Craig Wright reemerges onto the Internet

in #bitcoin7 years ago (edited)

Back in June, I posted the article, Is Craig Wright Satoshi Nakamoto? That's the wrong question to explain why I'm eager to see what emerges from Craig Wright's employer, nChain.

Short version: during Wright's botched 2016 "coming out" as Satoshi, one of the people who vouched for him was Jon Matonis. Matonis also made a statement that I found especially interesting, claiming that Wright had created a voluminous amount of research showing that Bitcoin could be (is?) Turing complete. Matonis expected this research to shift the cryptocurrency universe away from altcoins and back to bitcoin. Matonis' affirmation of Wright as Satoshi, coupled with his statement about Wright's research is why it piqued my interest when Matonis joined nChain earlier this year.
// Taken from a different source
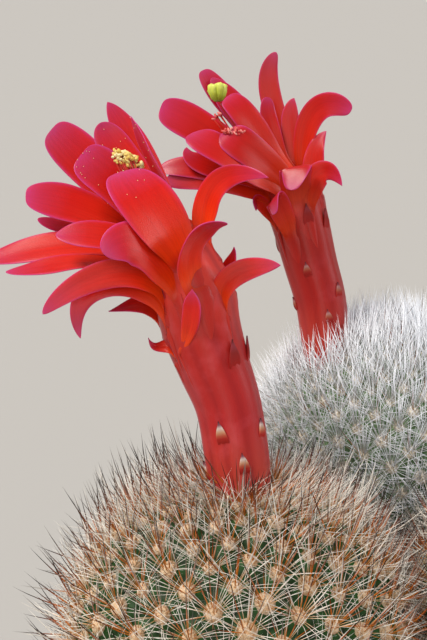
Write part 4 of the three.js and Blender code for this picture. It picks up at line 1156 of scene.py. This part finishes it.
# bunches of sacs in a flower's own frame: where, how wide, how tilted, how many
sacLumps = makeLumps("sac", 3, 21, 0.1)
bunches = {
    "front": {"middle": (-19.5, 2.5, 57.5), "half": (3.0, 1.3, 1.2), "tilt": -24, "count": 95,
              "sac": (0.34, 0.3, 0.52), "throat": (-10.5, 1, 37)},
    "back": {"middle": (-18.6, 9.5, 38.5), "half": (2.2, 0.8, 0.6), "tilt": -5, "count": 34,
             "sac": (0.24, 0.2, 0.6), "throat": (-7.5, 1, 25)},
    "backHigh": {"middle": (-21.8, 5, 42.2), "half": (1.0, 0.6, 0.5), "tilt": 25, "count": 10,
                 "sac": (0.24, 0.2, 0.6), "throat": (-7.5, 1, 25)},
}
for key, bunch in bunches.items():
    isFront = key == "front"
    flower, skin = (flowers["front"], pollen) if isFront else (flowers["back"], spent)
    sacs, threads = makeStamens(f"{key}Stamen", flower, bunch, 40 + len(key), skin)
    finishPiece(sacs, skin, "pollen" if isFront else "red_petal", *(["front_anthers"] * isFront))
    finishPiece(threads, tubeSkins["front"], "red_petal")
    threads.data.attributes.new("stripe", "FLOAT", "POINT")

# grains of pollen that fell on the nearest petals
dust = {"count": 40, "reach": 10, "grain": 0.075, "tint": 0.8}
tepals = bpy.data.objects["frontTepals"].data
spots = np.array([v.co for v in tepals.vertices]) / mm
isInner = np.array([value.value for value in tepals.attributes["inner"].data]) > 0.5
outward = np.array([v.normal for v in tepals.vertices])
fromBunch = np.linalg.norm(spots - place(flowers["front"], bunches["front"]["middle"]), axis=1)
isFlat = np.abs([value.value for value in tepals.attributes["across"].data]) < 0.85
near = np.flatnonzero(isInner & isFlat & (fromBunch < dust["reach"]))
near = np.random.default_rng(12).choice(near, dust["count"], replace=False)
grains = brush("pollenDust", spots[near] + outward[near] * 0.05, outward[near], np.roll(outward[near], 1, 1),
               np.full((len(near), 3), dust["grain"]), np.full(len(near), dust["tint"]), np.zeros(len(near)),
               sacLumps, pollen)
finishPiece(grains, pollen, "pollen")

stigma = {"middle": (-21.5, 1, 47.7), "lobes": 7, "lobe": 0.85, "height": 2.0, "spread": 1.0, "grain": 0.05,
          "rows": 14, "sides": 14}
finishPiece(makeStigma("stigma", flowers["back"], stigma), lime, "stigma_lime", "back_stigma")

stalk = {"line": [(-7.5, 1, 25), (-13.5, 0, 36), (-20.6, 1, 45.6)], "radius": 0.62, "rows": 24, "sides": 12}
line = place(flowers["back"], smoothLine(stalk["line"], stalk["rows"]))
style = joined("style", [rodAlong(line, np.full(stalk["rows"], stalk["radius"]), stalk["sides"])])
recalculate(style)
finishPiece(style, tubeSkins["front"], "red_petal")
style.data.attributes.new("stripe", "FLOAT", "POINT")
print("stamens and stigma ready")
At the time, I searched the web, and found nothing recent that was particularly interesting about either Wright or nChain. The company's web site was pretty-much bare bones.

Today, however, I did a Google search for ["Craig Wright" nchain], and I found that Wright has now released a few publications and launched a blog. I found two posts in his blog that are especially interesting.

First, The Future of Bitcoin is Unlimited – Highlights of Craig Wright Speech has this youtube video.



Second, in Risk of SegWit – Mining Cartels, back in June, Wright explained his belief that today's Segwit fork changes the incentives of the bitcoin landscape in such a way that a 51% attack by a cartel of miners becomes progressively more likely as time passes.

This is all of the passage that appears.